Three projects chosen to set up trial 5G networks along cross-border corridors, which will be used to help connected and automated mobility become a reality in Europe, will be formally presented on 5 December at the ICT 2018 event in Vienna.

Together these projects will set up 5G trials over more than 1000km of highway including four cross-border corridors: Metz-Merzig-Luxembourg, Munich-Bologna via the Brenner Pass, and Porto-Vigo and Evora-Merida, both between Spain and Portugal. In addition a short cross-border segment between Greece and Turkey will be deployed for testing as well.

These trials will be crucial to the development of 5G-enabled connected and automated mobility. The areas they cover are among ten 5G cross-border corridors already agreed between EU countries. 5G technology will allow autonomous vehicles to connect in real time to each other, to pedestrians, to road infrastructure as well as to public telecom networks and resources in the cloud. This will help to avoid accidents and optimize traffic efficiency and therefore improve road safety, reduce traffic congestion, and lower greenhouse gas emissions.

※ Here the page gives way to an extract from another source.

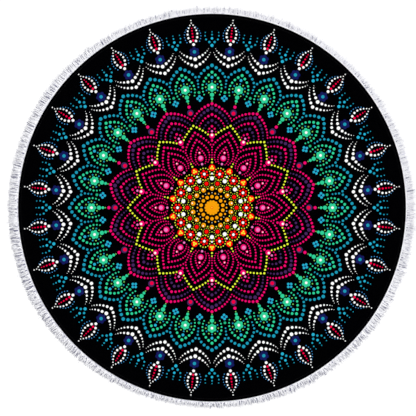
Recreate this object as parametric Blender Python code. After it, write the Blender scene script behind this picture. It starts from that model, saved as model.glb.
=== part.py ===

The three projects, running as part of the European Commission’s 5G Public Private Partnership, will make possible to test and demonstrate connected and automated mobility services such as automated change of lanes (“lane merge”) and trucks driving in platoons partly without need for drivers (“truck platooning”). They will also help the automotive and telecom industries to develop new business models, making use of 5G to transform online maintenance, fleet management and infotainment.

The projects bring together telecom operators and vendors, road operators, car manufacturers and equipment suppliers, with the support of road authorities, telecom authorities, and regional and national governments. Their combined budget amounts to €62.8 million, of which €49.3 million comes from the EU’s Horizon 2020 programme.

Project details

5GCroco will trial 5G technologies over highways between Metz, Merzig and Luxembourg, crossing the borders of France, Germany and Luxembourg. It will test and refine advanced 5G network technologies such as mobile edge computing and network slicing, and will test tele-operated driving, high definition maps for autonomous vehicles, and Anticipated Cooperative Collision Avoidance (ACCA).

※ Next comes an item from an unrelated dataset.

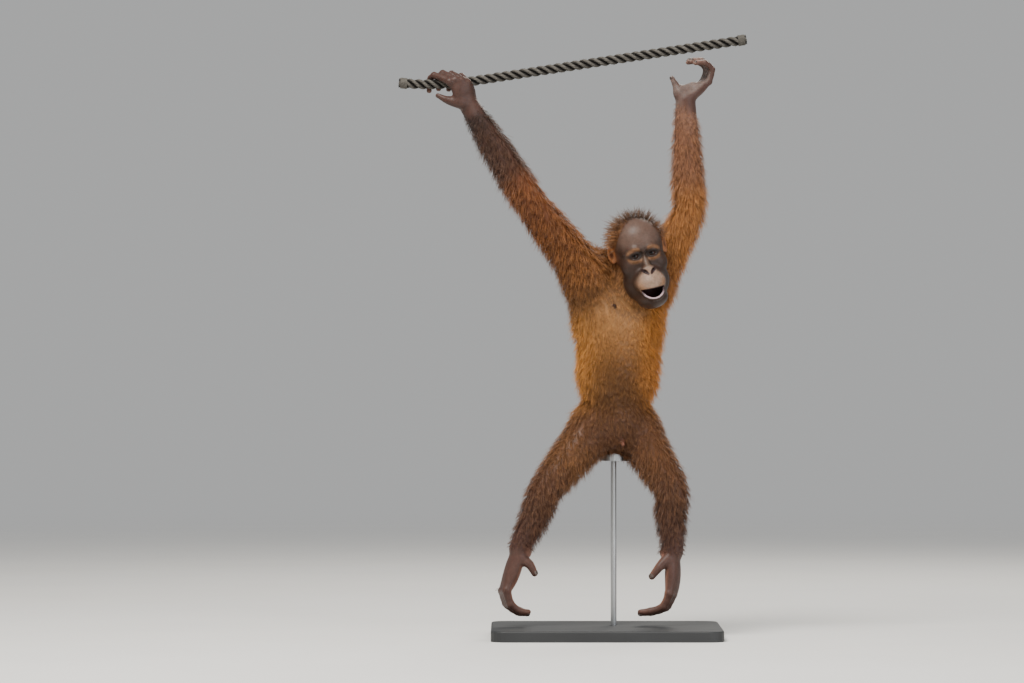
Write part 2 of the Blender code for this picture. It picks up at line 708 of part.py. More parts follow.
def node_places():
    """A point well inside each node of the flesh, for naming the pieces."""
    places = {
        "head": mirrored(1, 0, -5, 0),
        "torso": at(26, 2, 600),
        "pelvis": at(16, 6, 425),
        "upper_arm_R": SHOULDER_R * 0.4 + ELBOW_R * 0.6,
        "upper_arm_L": SHOULDER_L * 0.4 + ELBOW_L * 0.6,
        "forearm_R": (ELBOW_R + WRIST_R) / 2,
        "forearm_L": (ELBOW_L + WRIST_L) / 2,
        "thigh_R": HIP_R * 0.4 + KNEE_R * 0.6,
        "thigh_L": HIP_L * 0.4 + KNEE_L * 0.6,
        "shin_R": (KNEE_R + ANKLE_R) / 2,
        "shin_L": (KNEE_L + ANKLE_L) / 2,
    }
    for name, grip in GRIPS.items():
        where, side = name.split("_")
        ends = "fingers_" if where == "hand" else "toes_"
        short = "thumb_" if where == "hand" else "great_toe_"
        places[name] = grip.place(grip.span * 0.5, 0, 0)
        places[ends + side] = sum(digit[1] * 0.5 + digit[2] * 0.5 for digit in grip.digits) / 4
        places[short + side] = grip.thumb[-1]
    for side, letter in ((-1, "R"), (1, "L")):
        x, y, z = EAR_PLACE
        places["ear_" + letter] = mirrored(side, x + 3, y, z)
    return places


def volume_of(obj):
    bm = bmesh.new()
    bm.from_mesh(obj.data)
    volume = bm.calc_volume()
    bm.free()
    return volume


def name_pieces(pieces):
    """Names each piece by the place it holds, largest pieces first, and drops the scraps."""
    places = node_places()
    pieces = sorted(pieces, key=volume_of, reverse=True)[: len(places)]
    apart = {}
    for piece in pieces:
        points = points_of(piece.data)
        for name, place in places.items():
            near = np.linalg.norm(points - place, axis=1)
            middle = np.linalg.norm((points.min(axis=0) + points.max(axis=0)) / 2 - place)
            apart[piece.name, name] = near.min() + 0.5 * middle
    named, taken = {}, set()
    for pair in sorted(apart, key=apart.get):
        if pair[0] in taken or pair[1] in named:
            continue
        taken.add(pair[0])
        named[pair[1]] = bpy.data.objects[pair[0]]
    return named


# The rope: its middle line, its strands and the room the hand keeps round it
ROPE_RADIUS = 10.0
ROPE_STRANDS = 4
ROPE_LAY = 54.0
ROPE_STEP = 7.8
ROPE_ENDS = (-412.0, 276.0)


def rope_height(x):
    """The rope hangs a little slack: lowest beside the holding hand and rising to the left hand."""
    return 1107.0 + 0.152 * (x + 263.0) + 0.00085 * max(0.0, -263.0 - x) ** 2


def rope_points(step=ROPE_STEP):
    start, end = ROPE_ENDS
    count = int((end - start) / step)
    return [at(x, -90, rope_height(x)) for x in np.linspace(start, end, count + 1)]


def tube(name, points, radius, profile=None, twist=0.0, sides=3):
    """A curve with a bevel and flat ends, made into a closed mesh."""
    curve = bpy.data.curves.new(name, "CURVE")
    curve.dimensions = "3D"
    curve.twist_mode = "Z_UP"
    curve.use_fill_caps = True
    if profile is None:
        curve.bevel_depth = radius
        curve.bevel_resolution = sides
    else:
        curve.bevel_mode = "OBJECT"
        curve.bevel_object = profile
    spline = curve.splines.new("POLY")
    spline.points.add(len(points) - 1)
    run = 0.0
    for number, point in enumerate(points):
        if number:
            run += np.linalg.norm(point - points[number - 1])
        spline.points[number].co = (*point, 1.0)
        spline.points[number].tilt = run * twist
    obj = bpy.data.objects.new(name, curve)
    bpy.context.scene.collection.objects.link(obj)
    graph = bpy.context.evaluated_depsgraph_get()
    mesh = bpy.data.meshes.new_from_object(obj.evaluated_get(graph))
    bpy.data.objects.remove(obj)
    bm = bmesh.new()
    bm.from_mesh(mesh)
    bmesh.ops.remove_doubles(bm, verts=bm.verts, dist=1e-6)
    bmesh.ops.recalc_face_normals(bm, faces=bm.faces)
    bpy.data.meshes.remove(mesh)
    return mesh_object(name, bm)


def strand_profile():
    """The rope's outline across: one low and one high point for each strand."""
    curve = bpy.data.curves.new("strands", "CURVE")
    curve.dimensions = "2D"
    spline = curve.splines.new("POLY")
    spline.points.add(2 * ROPE_STRANDS - 1)
    for number in range(2 * ROPE_STRANDS):
        angle = math.pi * number / ROPE_STRANDS
        radius = (ROPE_RADIUS if number % 2 == 0 else ROPE_RADIUS * 0.8) * MM
        spline.points[number].co = (radius * math.cos(angle), radius * math.sin(angle), 0.0, 1.0)
    spline.use_cyclic_u = True
    obj = bpy.data.objects.new("strands", curve)
    bpy.context.scene.collection.objects.link(obj)
    return obj


def make_rope():
    profile = strand_profile()
    twist = -2.0 * math.pi / (ROPE_LAY * MM)
    rope = tube("rope", rope_points(), 0.0, profile, twist)
    bpy.data.objects.remove(profile)
    return rope


# The stand: a flat plate, one rod behind the crotch and a rest that cups the rump
BASE_SIZE = (460.0, 340.0, 22.0)
BASE_CORNER = 30.0
ROD_PLACE = (16.0, 34.0)
ROD_RADIUS = 6.0
REST_RADIUS = 30.0
REST_LEVELS = (352.0, 392.0)


def round_bar(name, low, high, radius, segments):
    bm = bmesh.new()
    x, y = ROD_PLACE
    bmesh.ops.create_cone(
        bm, cap_ends=True, segments=segments, radius1=radius * MM, radius2=radius * MM,
        depth=(high - low) * MM, matrix=Matrix.Translation(Vector(at(x, y, (low + high) / 2))),
    )
    return mesh_object(name, bm)


def make_stand(nodes):
    """The plate, the rod, and the rest cut to the rump with a thin gap."""
    bm = bmesh.new()
    size = np.array(BASE_SIZE) * MM
    place = Matrix.Translation(Vector((0, 0, size[2] / 2))) @ Matrix.Diagonal((*size, 1.0))
    bmesh.ops.create_cube(bm, size=1.0, matrix=place)
    upright = [edge for edge in bm.edges if abs(edge.verts[0].co.z - edge.verts[1].co.z) > 0.01]
    bmesh.ops.bevel(bm, geom=upright, offset=BASE_CORNER * MM, segments=5, profile=0.5, affect="EDGES")
    rim = [edge for edge in bm.edges if min(v.co.z for v in edge.verts) > size[2] - 1e-5]
    bmesh.ops.bevel(bm, geom=rim, offset=3 * MM, segments=2, profile=0.5, affect="EDGES")
    base = mesh_object("stand_base", bm)
    low, high = REST_LEVELS
    rest = round_bar("stand_rest", low, high, REST_RADIUS, 24)
    rod = round_bar("stand_rod", BASE_SIZE[2] + 0.3, low - 0.3, ROD_RADIUS, 16)
    for name in ("pelvis", "thigh_R", "thigh_L"):
        for drop in (0.5, 0.0):
            lowered = nodes[name].copy()
            lowered.data = nodes[name].data.copy()
            lowered.location = (0, 0, -drop * MM)
            bpy.context.scene.collection.objects.link(lowered)
            cut(rest, lowered)
            bpy.data.objects.remove(lowered)
    pieces = sorted(pieces_of(rest), key=volume_of)
    for scrap in pieces[:-1]:
        bpy.data.objects.remove(scrap)
    pieces[-1].name = "stand_rest"
    return {"stand_base": base, "stand_rod": rod, "stand_rest": pieces[-1]}


def make_eyes(skin):
    """The eyeballs, and the room for them in the skin."""
    eyes = {}
    for side, letter in ((-1, "R"), (1, "L")):
        for name, extra in (("room", 0.3), ("eye_" + letter, 0.0)):
            bm = bmesh.new()
            turn = Matrix(HEAD_TURN).to_4x4() @ Matrix.Rotation(math.pi / 2, 4, "X")
            place = Matrix.Translation(Vector(mirrored(side, *EYE_PLACE))) @ turn
            radius = (EYE_RADIUS + extra) * MM
            bmesh.ops.create_uvsphere(bm, u_segments=16, v_segments=10, radius=radius, matrix=place)
            ball = mesh_object(name, bm)
            if name == "room":
                cut(skin, ball)
                bpy.data.objects.remove(ball)
            else:
                eyes[name] = ball
    return eyes


COLOURS = {
    "coat": (0.32, 0.12, 0.04),
    "dark_skin": (0.12, 0.07, 0.06),
    "face": (0.16, 0.11, 0.09),
    "eye": (0.02, 0.012, 0.008),
    "rope": (0.16, 0.15, 0.12),
    "stand": (0.03, 0.03, 0.03),
    "steel": (0.5, 0.5, 0.5),
}


def tone_of(name):
    if name.startswith("eye"):
        return "eye"
    if name.startswith("stand"):
        return "stand" if name == "stand_base" else "steel"
    if name == "rope":
        return "rope"
    if name in ("head", "ear_L", "ear_R"):
        return "face"
    if name.split("_")[0] in ("hand", "foot", "fingers", "toes", "thumb", "great"):
        return "dark_skin"
    return "coat"


def dress(nodes, collection):
    """Puts the nodes in their collection, each with a material of its own and smooth shading."""
    for name, obj in nodes.items():
        obj.name = name
        obj.data.name = name
        linked(obj, collection)
        material = bpy.data.materials.new(name)
        material.use_nodes = True
        shader = material.node_tree.nodes["Principled BSDF"]
        shader.inputs["Base Color"].default_value = (*COLOURS[tone_of(name)], 1.0)
        shader.inputs["Metallic"].default_value = 1.0 if tone_of(name) == "steel" else 0.0
        shader.inputs["Roughness"].default_value = 0.2 if tone_of(name) == "eye" else 0.6
        obj.data.materials.clear()
        obj.data.materials.append(material)
        for face in obj.data.polygons:
            face.material_index = 0
        bpy.ops.object.select_all(action="DESELECT")
        obj.select_set(True)
        bpy.context.view_layer.objects.active = obj
        bpy.ops.object.shade_smooth_by_angle(angle=math.radians(50))


def clear_scene():
    for obj in list(bpy.data.objects):
        bpy.data.objects.remove(obj)


def regions():
    """The parts of the skin that keep more triangles."""
    kept = [(mirrored(1, 0, -24, -18), 0.106, 1500)]
    for grip in GRIPS.values():
        kept.append((grip.place(grip.span * 0.9, 0, 0), 0.105, 640))
    return kept


COAT_DEPTH = 7.0 * MM


def main():
    clear_scene()
    orangutan = bpy.data.collections.new("orangutan")
    cutters = bpy.data.collections.new("cutters")
    for collection in (orangutan, cutters):
        bpy.context.scene.collection.children.link(collection)
    body = make_body(lambda points: hairiness(points) * COAT_DEPTH)
    skin = skin_of(body, "skin", VOXEL)
    thinned(skin, regions(), 1500)
    nodes = make_eyes(skin)
    grip_room = tube("grip_room", rope_points(15.0), (ROPE_RADIUS + 0.4) * MM)
    cut(skin, grip_room)
    bpy.data.objects.remove(grip_room)
    for centre, normal, radius in joint_cuts():
        disc(cutters, centre, normal, radius * MM)
    dome(cutters, mirrored(1, *NECK_MIDDLE), HEAD_TURN @ unit(NECK_WAY), NECK_RADIUS * MM, NECK_SPREAD)
    cut(skin, cutters)
    for cutter in list(cutters.objects):
        bpy.data.objects.remove(cutter)
    pieces = pieces_of(skin)
    flesh = name_pieces(pieces)
    for piece in pieces:
        if piece not in flesh.values():
            bpy.data.objects.remove(piece)
    nodes.update(flesh)
    nodes.update(make_stand(nodes))
    nodes["rope"] = make_rope()
    dress(nodes, orangutan)
    bpy.data.collections.remove(cutters)
    for name in sorted(nodes):
        print(name, len(nodes[name].data.polygons), round(volume_of(nodes[name]) * 1e6, 2))


if __name__ == "__main__":
    main()
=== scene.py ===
"""A young orangutan that hangs by one hand from a stretched rope, dressed around its CAD solids.

One skin takes the place of the flesh solids, tufts of hair follow the lie of the coat over it, and the
eyes, nails, rope and stand are pieces of their own. X runs to the animal's left as it is seen from the
front, Y runs away from the viewer and Z runs up. The origin is the middle of the stand's underside.
"""

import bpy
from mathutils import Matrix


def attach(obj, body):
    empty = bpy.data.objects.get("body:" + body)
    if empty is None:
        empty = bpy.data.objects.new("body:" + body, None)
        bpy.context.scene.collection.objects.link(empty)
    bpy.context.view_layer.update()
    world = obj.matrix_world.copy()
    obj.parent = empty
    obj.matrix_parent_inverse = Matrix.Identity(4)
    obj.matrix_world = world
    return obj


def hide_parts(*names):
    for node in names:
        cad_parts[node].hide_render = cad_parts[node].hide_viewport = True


bl_info = {
    "name": "Young orangutan on a rope",
    "version": (1, 0, 0),
    "blender": (4, 5, 0),
    "location": "3D View > Sidebar > Orangutan",
    "description": "Builds the skin, coat, eyes, nails, rope, stand finish and studio of the model",
    "category": "Object",
}

import math

import bmesh
import bpy
import numpy as np
from bpy.props import FloatProperty, FloatVectorProperty, IntProperty, PointerProperty
from mathutils import Matrix, Vector
from mathutils.bvhtree import BVHTree

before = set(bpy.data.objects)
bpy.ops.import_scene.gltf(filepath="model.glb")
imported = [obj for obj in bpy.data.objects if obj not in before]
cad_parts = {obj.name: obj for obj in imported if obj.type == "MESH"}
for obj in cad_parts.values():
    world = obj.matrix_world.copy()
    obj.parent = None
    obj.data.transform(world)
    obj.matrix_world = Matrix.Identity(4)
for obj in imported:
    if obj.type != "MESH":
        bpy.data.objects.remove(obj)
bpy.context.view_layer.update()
MM = 0.001
DOWN = np.array([0.0, 0.0, -1.0])
shared = {}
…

5G-Carmen will conduct extensive trials across an important north-south corridor from Bologna to Munich via the Brenner Pass, spanning 600 km of roads, connecting three European regions, Bavaria (Germany), Tirol (Austria) and Trentino/South-Tyrol (Italy). It will focus on vehicle manoeuvre negotiation, infotainment, and emissions control in sensitive areas.

5G-Mobix will test connected and automated mobility applications along two cross-border corridors between Spain and Portugal, a short corridor between Greece and Turkey, and six national urban sites in Versailles (France), Berlin and Stuttgart (Germany), Eindhoven-Helmond (Netherlands) and Espoo (Finland). In addition to technical validation and advanced use cases, the trials will make it possible to define cooperation models and include cost/benefit analysis. They will explore new business opportunities for 5G-enabled connected and automated mobility services and provide recommendations and options for deployment.

Background

At the Digital Day in April 2017 in Rome, a Letter of Intent was signed by 27 EU countries, plus Norway and Switzerland, establishing cooperation on cross-border testing and deployment. To date a total of ten 5G cross-border corridors have been agreed among neighbouring states across Europe.

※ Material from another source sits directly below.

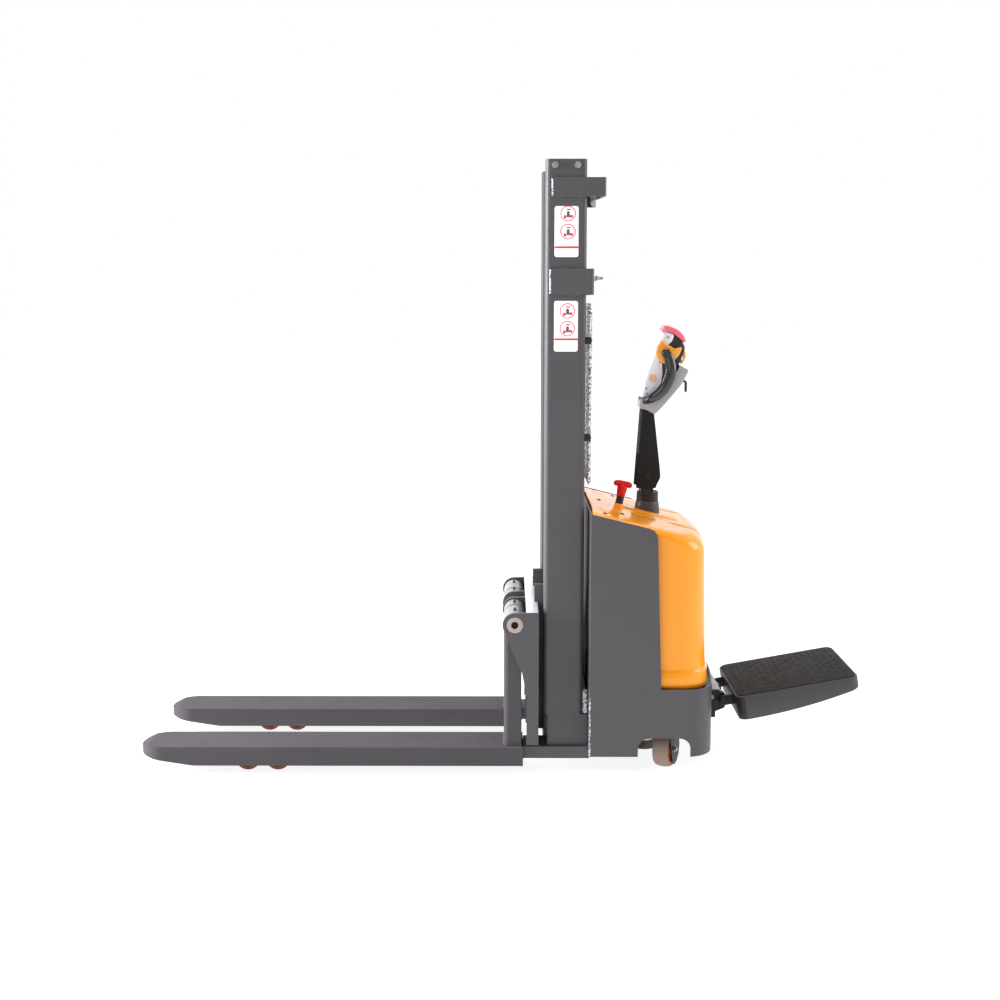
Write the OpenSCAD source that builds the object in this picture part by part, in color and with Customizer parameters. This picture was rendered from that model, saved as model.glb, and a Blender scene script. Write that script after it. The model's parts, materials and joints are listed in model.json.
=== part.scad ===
// Walkie stacker: forks over straddle legs, two-stage mast, powered tiller and folding rider platform.
// +X points to the operator, -X to the fork tips, +Z up, Z = 0 is the floor, Y = 0 the centre plane.
// Inside each module X is measured from the front face of the fork shanks; at_face() shifts it so
// that the origin is at the middle of the overall length.

/* [Forks] */
// Length of the forks from the shank face
fork_len = 1150; // [1000:10:1220]
// Width of one fork
fork_w = 160; // [150:1:170]
// Width over both forks
fork_over = 570; // [560:1:580]
// Height of the lowered fork blade
fork_top = 90; // [88:1:92]

/* [Mast] */
// Height of the closed mast
mast_h = 1892; // [1860:1:1990]
// Outside width of the mast
mast_w = 500; // [496:1:504]
// Depth of a mast channel
mast_d = 124; // [122:1:126]
// Travel of each mast stage
stage_lift = 1230; // [900:10:1250]

/* [Chassis] */
// Width over the chassis side plates
chassis_w = 664; // [656:1:680]
// Height of the side plates at the mast
chassis_h = 836; // [820:1:850]
// Distance of the steering axis behind the fork face
steer_x = 466; // [464:1:468]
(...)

These efforts go towards meeting the policy objectives set out in the European strategies for 5G and Mobility, which both set ambitious targets for 5G coverage along pan-European corridors for a broad range of services, including connected and automated mobility, by 2025.

Further funding opportunities are currently planned by the Commission both under the last phase of Horizon 2020 and the next EU budget proposal. In particular, as part of the next Connecting Europe Facility programme (CEF2 Digital) for 2021-2027, the Commission has proposed to dedicate €3 billion to support investment in digital connectivity infrastructures, of which part is proposed for large-scale deployment of 5G corridors including roads and railways.